A better process starts earlier. Before ordering a new cell, teams should test how the actual product behaves under realistic line conditions. Not a perfect lab sample. Not a hand-carried prototype. The real thing, including temperature drift, supplier variation, rushed changeovers, and the slightly chaotic rhythm of production.
For example, an automated burger line may need to know whether patties deform during transfer, whether fat distribution affects gripping, whether seasoning changes surface tack, and whether chilled holding time changes stackability. A warehouse robot story may get the headline, but the factory floor still has to deal with meat, dough, powder, sauce, steam, and condensation.
Robotics & Automation News has covered how automation in food processing is moving from novelty toward practical factory use. The next stage will reward teams that connect automation planning with formulation, quality, and packaging decisions from the start.

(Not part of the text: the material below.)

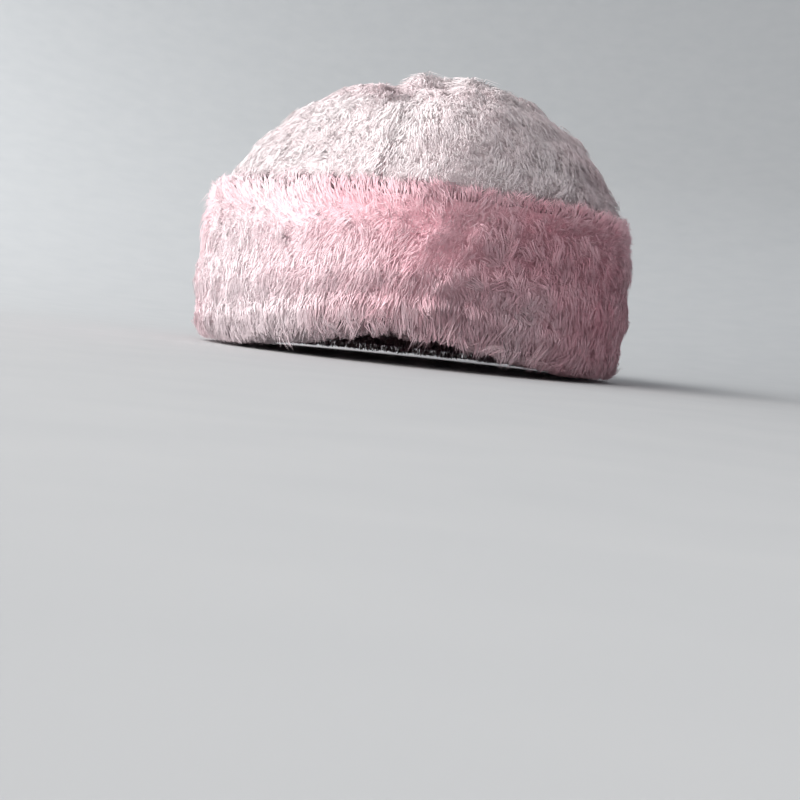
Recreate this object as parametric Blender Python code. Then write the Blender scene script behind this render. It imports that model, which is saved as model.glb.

There’s also a procurement lesson here. Ingredient changes made only to reduce unit cost can create hidden costs in scrap, downtime, cleaning, giveaway, or customer complaints. A cheaper input may still be more expensive if it makes the line less stable.
The same is true for equipment. Buying a more flexible machine can be smart, but flexibility has limits. A plant shouldn’t expect automation to absorb every avoidable inconsistency created upstream.
Wrap-up takeaway
The hidden ingredient layer is easy to miss because it doesn’t look like automation. It looks like formulation notes, moisture readings, supplier specs, hold times, temperature logs, and operator complaints that repeat every Tuesday after a changeover.
But those details decide whether advanced equipment performs like a system or spends its life being manually rescued. Food processors that want better automation should stop treating product behavior as background noise.
The practical next move is simple: pick one recurring line issue and trace it backward through formulation, handling, temperature, packaging, and equipment settings before buying another fix.